| What is asked |
Return the lines exactly as they stand, from the first of the material through the line containing "of the underside.".

[Entries with model source code]
* * * * * * * * *

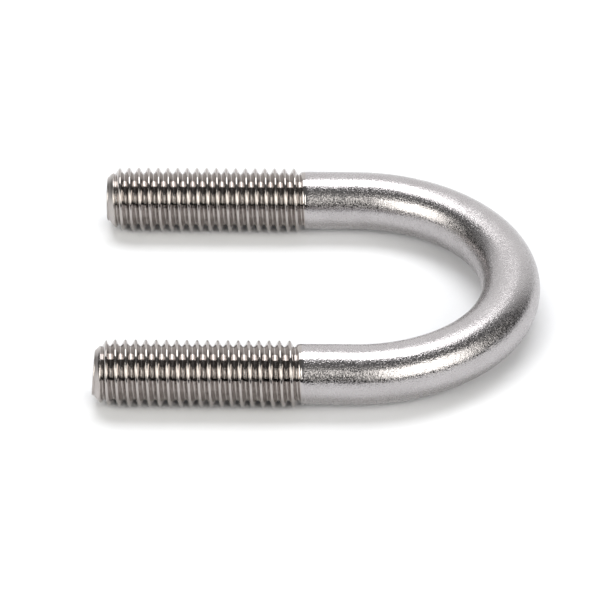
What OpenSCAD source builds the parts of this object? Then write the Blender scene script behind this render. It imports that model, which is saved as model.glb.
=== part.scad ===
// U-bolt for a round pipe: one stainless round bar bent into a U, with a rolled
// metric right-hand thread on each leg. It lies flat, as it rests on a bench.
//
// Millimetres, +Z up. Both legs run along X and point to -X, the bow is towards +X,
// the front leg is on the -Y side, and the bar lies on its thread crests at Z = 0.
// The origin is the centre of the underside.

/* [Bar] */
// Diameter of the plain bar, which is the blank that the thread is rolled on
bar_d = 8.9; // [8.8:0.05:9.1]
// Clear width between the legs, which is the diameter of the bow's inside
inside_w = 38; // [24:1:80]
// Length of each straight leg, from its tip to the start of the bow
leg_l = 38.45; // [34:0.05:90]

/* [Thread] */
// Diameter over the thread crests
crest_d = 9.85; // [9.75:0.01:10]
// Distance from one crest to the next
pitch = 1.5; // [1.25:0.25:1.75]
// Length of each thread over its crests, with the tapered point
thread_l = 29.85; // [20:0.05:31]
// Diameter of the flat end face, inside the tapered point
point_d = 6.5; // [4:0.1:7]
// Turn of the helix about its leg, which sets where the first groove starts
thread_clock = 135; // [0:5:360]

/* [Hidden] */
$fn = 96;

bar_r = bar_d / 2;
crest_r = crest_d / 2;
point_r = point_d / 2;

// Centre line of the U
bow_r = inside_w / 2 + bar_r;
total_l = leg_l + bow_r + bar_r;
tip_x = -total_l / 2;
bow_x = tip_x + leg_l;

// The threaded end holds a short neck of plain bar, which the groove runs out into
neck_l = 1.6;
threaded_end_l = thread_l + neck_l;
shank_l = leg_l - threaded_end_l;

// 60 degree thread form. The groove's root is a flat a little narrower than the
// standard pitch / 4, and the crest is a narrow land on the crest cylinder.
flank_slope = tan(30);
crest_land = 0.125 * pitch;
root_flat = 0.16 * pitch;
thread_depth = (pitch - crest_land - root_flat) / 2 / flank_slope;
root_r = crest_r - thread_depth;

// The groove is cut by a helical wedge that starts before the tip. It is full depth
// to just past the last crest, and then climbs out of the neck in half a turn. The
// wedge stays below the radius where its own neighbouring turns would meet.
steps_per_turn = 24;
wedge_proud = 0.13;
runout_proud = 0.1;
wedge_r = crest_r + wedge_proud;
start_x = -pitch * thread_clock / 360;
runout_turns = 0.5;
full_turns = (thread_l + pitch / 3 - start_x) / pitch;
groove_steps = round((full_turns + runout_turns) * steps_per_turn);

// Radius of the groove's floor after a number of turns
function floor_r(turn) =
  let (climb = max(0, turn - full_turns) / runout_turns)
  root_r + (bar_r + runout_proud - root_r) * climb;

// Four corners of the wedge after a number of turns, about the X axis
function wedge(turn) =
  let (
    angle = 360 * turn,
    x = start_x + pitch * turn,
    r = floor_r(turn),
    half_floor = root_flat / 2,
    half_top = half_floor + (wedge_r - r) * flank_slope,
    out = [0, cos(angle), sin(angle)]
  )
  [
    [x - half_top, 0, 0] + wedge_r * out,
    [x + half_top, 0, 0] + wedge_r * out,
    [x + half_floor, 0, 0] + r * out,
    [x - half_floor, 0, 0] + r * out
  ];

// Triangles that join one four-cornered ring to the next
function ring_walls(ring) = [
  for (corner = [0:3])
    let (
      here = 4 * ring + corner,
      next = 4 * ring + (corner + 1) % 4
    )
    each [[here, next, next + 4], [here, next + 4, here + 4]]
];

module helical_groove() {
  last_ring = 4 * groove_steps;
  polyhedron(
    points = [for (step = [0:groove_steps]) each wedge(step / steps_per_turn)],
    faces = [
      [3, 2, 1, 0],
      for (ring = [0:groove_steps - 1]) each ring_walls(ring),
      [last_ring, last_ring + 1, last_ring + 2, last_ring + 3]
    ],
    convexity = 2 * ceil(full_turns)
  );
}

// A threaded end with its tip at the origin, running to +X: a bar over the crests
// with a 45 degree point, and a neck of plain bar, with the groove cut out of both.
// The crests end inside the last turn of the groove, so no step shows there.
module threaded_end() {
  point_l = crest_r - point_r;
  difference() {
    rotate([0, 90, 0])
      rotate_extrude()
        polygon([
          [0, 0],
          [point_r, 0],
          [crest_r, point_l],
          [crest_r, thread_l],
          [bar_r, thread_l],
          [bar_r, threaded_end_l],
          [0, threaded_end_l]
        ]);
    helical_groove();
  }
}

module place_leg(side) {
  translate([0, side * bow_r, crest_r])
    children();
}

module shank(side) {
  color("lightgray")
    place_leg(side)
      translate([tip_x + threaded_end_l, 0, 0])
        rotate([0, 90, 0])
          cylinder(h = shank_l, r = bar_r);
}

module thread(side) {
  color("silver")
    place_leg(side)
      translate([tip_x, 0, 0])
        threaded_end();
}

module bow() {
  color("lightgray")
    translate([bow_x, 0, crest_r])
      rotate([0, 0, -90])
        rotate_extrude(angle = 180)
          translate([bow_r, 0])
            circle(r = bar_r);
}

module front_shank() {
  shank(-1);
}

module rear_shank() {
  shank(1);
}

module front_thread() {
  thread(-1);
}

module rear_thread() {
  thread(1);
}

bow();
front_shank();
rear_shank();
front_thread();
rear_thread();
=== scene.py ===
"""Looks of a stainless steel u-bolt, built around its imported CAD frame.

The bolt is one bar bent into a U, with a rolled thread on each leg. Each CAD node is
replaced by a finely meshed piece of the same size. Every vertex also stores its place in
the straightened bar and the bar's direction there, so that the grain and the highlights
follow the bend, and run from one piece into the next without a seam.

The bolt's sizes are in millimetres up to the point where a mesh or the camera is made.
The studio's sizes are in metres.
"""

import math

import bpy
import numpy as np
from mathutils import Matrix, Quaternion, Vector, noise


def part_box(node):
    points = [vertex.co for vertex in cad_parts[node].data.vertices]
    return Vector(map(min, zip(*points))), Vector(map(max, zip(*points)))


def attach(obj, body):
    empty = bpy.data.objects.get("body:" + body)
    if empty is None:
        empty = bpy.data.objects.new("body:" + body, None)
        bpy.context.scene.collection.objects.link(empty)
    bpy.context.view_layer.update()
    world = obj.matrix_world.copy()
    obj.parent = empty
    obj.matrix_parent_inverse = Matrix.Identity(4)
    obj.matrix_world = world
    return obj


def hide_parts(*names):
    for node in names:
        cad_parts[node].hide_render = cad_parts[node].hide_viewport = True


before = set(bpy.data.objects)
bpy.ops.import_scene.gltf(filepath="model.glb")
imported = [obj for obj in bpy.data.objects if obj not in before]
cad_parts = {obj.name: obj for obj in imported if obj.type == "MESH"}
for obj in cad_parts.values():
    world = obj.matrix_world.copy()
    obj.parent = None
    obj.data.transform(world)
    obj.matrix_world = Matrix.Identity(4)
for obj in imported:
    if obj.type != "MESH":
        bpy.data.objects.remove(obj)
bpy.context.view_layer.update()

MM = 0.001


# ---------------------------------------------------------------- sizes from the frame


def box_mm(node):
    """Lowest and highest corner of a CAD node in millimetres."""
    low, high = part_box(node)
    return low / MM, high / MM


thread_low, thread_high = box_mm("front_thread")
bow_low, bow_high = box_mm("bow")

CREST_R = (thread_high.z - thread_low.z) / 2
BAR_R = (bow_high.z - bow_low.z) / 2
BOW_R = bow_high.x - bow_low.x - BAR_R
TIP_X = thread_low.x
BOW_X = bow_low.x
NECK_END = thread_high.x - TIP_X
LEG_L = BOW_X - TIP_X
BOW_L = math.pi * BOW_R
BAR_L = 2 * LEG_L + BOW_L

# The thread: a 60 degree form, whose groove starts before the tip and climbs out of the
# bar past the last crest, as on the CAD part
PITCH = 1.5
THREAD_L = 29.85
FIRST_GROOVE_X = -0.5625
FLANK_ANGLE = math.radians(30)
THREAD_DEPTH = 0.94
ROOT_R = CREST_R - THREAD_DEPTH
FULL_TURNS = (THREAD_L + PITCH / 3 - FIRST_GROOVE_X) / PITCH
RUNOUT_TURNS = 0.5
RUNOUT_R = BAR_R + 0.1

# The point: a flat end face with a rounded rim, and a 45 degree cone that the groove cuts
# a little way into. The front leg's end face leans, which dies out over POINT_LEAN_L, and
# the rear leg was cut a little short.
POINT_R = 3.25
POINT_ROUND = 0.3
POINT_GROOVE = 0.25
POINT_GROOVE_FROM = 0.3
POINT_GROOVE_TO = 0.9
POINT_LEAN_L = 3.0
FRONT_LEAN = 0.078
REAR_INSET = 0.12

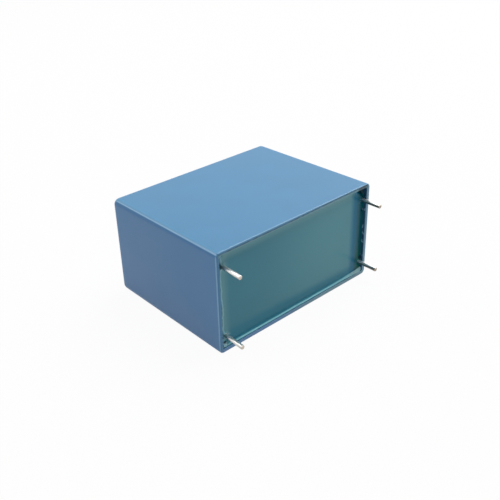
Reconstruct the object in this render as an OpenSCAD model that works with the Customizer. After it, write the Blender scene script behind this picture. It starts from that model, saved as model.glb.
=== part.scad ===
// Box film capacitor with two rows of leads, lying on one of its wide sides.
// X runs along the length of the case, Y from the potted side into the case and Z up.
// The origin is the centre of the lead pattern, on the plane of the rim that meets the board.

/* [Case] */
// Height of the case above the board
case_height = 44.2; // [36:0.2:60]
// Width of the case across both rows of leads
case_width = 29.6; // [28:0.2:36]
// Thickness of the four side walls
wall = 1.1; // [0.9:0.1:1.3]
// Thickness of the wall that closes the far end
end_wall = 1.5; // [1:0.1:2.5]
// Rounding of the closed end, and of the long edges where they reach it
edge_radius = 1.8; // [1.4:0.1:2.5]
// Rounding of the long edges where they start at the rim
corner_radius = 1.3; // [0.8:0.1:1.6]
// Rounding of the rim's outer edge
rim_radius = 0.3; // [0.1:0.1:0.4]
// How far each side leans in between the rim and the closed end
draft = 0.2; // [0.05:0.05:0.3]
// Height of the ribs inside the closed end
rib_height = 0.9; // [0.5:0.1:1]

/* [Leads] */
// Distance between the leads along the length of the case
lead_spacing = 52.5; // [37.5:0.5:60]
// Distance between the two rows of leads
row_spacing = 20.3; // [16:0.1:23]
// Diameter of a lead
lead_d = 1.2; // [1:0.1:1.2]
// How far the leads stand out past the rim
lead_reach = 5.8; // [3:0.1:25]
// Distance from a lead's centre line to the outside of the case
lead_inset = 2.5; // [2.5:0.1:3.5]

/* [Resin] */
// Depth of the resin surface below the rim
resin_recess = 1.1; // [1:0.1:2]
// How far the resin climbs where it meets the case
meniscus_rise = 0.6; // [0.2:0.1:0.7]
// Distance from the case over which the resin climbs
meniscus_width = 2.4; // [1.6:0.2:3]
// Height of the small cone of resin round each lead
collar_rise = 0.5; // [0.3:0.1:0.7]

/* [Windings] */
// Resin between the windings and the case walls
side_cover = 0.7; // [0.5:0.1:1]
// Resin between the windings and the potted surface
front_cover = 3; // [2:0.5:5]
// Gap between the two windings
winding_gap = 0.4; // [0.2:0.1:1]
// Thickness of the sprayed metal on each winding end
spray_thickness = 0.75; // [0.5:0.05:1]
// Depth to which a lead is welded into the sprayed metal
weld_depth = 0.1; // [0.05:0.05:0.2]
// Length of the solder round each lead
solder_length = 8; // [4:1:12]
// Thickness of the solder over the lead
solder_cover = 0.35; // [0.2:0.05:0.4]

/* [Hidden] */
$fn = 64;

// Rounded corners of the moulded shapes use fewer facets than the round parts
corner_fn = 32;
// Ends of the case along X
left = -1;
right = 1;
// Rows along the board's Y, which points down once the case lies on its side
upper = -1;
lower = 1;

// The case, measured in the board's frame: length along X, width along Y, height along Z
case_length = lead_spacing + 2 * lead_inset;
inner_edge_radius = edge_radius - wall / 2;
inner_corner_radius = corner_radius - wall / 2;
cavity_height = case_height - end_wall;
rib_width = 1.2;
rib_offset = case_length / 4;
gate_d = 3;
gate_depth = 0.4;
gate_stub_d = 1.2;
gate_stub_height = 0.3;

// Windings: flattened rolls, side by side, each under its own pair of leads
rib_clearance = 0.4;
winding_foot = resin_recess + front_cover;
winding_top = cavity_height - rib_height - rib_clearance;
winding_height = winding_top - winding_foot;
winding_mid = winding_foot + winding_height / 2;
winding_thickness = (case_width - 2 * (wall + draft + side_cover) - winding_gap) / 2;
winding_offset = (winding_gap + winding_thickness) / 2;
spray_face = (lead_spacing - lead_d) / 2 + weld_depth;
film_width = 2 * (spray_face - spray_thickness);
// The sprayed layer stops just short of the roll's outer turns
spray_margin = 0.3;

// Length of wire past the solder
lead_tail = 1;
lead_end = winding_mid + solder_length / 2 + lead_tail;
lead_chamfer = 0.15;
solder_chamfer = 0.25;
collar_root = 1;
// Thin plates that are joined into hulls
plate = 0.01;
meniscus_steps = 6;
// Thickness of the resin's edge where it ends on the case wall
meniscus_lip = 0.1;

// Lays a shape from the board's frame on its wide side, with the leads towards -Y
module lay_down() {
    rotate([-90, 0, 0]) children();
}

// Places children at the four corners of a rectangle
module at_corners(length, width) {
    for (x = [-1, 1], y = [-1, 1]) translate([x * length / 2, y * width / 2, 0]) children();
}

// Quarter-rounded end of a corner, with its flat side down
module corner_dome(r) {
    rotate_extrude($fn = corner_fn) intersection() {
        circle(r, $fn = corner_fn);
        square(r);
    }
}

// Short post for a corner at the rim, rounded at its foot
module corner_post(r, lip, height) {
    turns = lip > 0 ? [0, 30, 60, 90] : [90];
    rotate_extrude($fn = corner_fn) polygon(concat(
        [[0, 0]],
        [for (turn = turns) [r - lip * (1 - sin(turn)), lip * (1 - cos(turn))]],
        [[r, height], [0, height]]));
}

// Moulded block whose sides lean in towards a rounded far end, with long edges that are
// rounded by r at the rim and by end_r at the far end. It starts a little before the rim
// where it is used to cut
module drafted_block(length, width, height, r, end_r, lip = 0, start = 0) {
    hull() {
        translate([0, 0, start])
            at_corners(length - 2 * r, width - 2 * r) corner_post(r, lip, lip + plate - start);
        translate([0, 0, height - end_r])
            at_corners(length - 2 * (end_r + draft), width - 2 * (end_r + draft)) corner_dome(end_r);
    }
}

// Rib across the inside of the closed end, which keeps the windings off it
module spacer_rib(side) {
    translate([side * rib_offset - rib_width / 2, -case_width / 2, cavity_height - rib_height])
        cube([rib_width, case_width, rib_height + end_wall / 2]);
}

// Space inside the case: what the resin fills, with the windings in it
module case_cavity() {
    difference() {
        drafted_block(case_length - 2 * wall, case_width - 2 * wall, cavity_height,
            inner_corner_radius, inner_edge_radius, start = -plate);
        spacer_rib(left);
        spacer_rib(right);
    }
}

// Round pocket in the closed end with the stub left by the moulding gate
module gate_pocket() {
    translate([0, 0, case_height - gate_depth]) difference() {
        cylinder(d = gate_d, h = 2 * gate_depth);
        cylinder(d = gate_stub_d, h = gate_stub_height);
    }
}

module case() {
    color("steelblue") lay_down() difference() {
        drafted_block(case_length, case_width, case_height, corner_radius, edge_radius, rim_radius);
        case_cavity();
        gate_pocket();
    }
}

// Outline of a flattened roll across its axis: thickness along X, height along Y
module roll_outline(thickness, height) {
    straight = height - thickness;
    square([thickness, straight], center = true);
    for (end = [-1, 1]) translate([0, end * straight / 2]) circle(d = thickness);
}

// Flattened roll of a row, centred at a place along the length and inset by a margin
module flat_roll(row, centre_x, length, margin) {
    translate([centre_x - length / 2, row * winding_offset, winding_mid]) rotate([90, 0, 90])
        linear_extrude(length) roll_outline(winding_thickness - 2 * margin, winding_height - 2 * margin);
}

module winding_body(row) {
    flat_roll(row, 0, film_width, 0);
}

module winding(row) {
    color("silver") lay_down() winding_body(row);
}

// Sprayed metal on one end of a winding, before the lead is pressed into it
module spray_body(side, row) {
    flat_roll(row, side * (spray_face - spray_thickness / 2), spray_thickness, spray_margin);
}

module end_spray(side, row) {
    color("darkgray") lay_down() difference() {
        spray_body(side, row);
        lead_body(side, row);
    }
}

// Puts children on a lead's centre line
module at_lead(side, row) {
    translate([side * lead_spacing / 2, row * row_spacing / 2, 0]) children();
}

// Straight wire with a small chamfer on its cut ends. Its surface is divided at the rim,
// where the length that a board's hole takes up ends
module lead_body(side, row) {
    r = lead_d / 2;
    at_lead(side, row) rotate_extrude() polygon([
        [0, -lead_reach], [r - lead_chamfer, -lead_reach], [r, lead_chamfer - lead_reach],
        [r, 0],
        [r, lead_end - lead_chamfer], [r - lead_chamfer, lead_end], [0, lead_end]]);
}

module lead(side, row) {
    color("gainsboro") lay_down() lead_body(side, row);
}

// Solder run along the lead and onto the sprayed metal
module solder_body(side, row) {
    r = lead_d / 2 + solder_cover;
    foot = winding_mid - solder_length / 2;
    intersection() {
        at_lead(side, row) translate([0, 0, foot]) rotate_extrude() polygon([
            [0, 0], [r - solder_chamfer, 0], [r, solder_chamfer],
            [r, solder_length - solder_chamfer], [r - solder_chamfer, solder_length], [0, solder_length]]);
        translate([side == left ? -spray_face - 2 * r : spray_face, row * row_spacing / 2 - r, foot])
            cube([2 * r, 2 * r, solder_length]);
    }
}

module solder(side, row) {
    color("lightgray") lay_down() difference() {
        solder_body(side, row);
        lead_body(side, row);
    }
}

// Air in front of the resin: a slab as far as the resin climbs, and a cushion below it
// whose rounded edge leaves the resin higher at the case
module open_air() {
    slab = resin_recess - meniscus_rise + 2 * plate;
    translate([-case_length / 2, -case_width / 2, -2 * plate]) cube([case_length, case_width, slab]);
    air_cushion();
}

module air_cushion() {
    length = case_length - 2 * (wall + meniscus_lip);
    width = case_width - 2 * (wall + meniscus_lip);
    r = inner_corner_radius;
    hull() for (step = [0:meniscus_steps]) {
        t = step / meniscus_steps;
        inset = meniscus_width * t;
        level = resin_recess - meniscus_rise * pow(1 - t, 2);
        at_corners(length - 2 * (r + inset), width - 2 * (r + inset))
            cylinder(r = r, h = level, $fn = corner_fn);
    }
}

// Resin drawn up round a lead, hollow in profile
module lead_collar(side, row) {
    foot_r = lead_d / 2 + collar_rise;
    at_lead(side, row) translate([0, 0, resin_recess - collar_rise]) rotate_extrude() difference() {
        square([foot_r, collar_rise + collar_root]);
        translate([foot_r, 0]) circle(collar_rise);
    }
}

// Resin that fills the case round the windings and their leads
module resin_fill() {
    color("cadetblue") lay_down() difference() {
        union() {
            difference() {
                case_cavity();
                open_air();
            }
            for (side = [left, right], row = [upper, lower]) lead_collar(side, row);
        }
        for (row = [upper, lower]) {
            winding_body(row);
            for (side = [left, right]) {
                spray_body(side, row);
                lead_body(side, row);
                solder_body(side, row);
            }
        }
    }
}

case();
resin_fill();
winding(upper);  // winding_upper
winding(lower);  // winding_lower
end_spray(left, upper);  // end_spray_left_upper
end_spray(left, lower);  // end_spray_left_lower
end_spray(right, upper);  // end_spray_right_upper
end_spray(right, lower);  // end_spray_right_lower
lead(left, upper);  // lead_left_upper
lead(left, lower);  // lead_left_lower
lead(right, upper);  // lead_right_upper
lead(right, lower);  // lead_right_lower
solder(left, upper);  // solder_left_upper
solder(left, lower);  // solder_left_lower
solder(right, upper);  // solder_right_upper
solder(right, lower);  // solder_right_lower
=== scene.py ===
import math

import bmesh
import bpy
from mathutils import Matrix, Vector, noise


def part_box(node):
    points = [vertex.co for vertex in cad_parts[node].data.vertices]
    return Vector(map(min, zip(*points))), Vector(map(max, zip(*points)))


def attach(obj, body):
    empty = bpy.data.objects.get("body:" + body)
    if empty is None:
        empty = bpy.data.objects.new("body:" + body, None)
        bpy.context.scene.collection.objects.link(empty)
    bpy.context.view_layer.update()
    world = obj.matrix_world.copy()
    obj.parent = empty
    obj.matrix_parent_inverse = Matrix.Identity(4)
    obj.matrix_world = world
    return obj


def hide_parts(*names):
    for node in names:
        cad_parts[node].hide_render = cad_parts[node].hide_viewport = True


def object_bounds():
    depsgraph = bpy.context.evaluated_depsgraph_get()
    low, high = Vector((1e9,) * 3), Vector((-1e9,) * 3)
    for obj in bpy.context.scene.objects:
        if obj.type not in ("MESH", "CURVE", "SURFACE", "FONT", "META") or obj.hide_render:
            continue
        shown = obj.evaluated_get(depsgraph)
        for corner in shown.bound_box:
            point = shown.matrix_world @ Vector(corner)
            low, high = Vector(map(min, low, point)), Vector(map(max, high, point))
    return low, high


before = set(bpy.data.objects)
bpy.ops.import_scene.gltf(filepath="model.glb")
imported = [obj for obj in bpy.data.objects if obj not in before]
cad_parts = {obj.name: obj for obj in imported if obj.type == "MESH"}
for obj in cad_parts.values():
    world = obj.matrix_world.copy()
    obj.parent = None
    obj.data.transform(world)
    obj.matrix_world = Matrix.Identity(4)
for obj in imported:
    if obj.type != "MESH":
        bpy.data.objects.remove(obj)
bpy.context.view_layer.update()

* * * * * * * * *

| Exercise output |
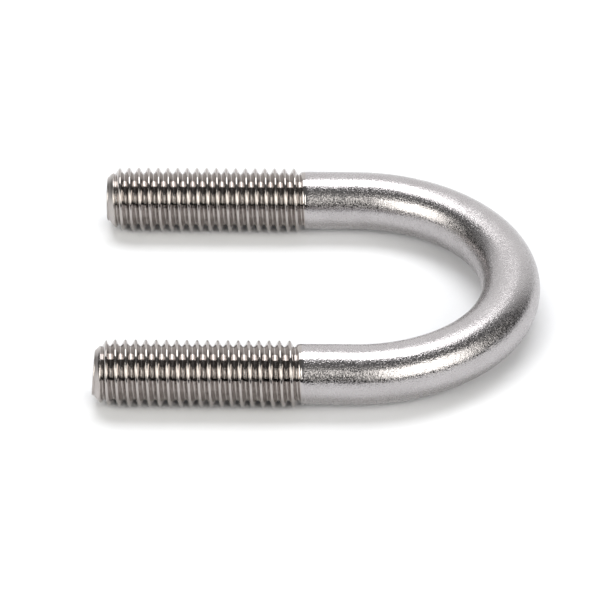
What OpenSCAD source builds the parts of this object? Then write the Blender scene script behind this render. It imports that model, which is saved as model.glb.
=== part.scad ===
// U-bolt for a round pipe: one stainless round bar bent into a U, with a rolled
// metric right-hand thread on each leg. It lies flat, as it rests on a bench.
//
// Millimetres, +Z up. Both legs run along X and point to -X, the bow is towards +X,
// the front leg is on the -Y side, and the bar lies on its thread crests at Z = 0.
// The origin is the centre of the underside.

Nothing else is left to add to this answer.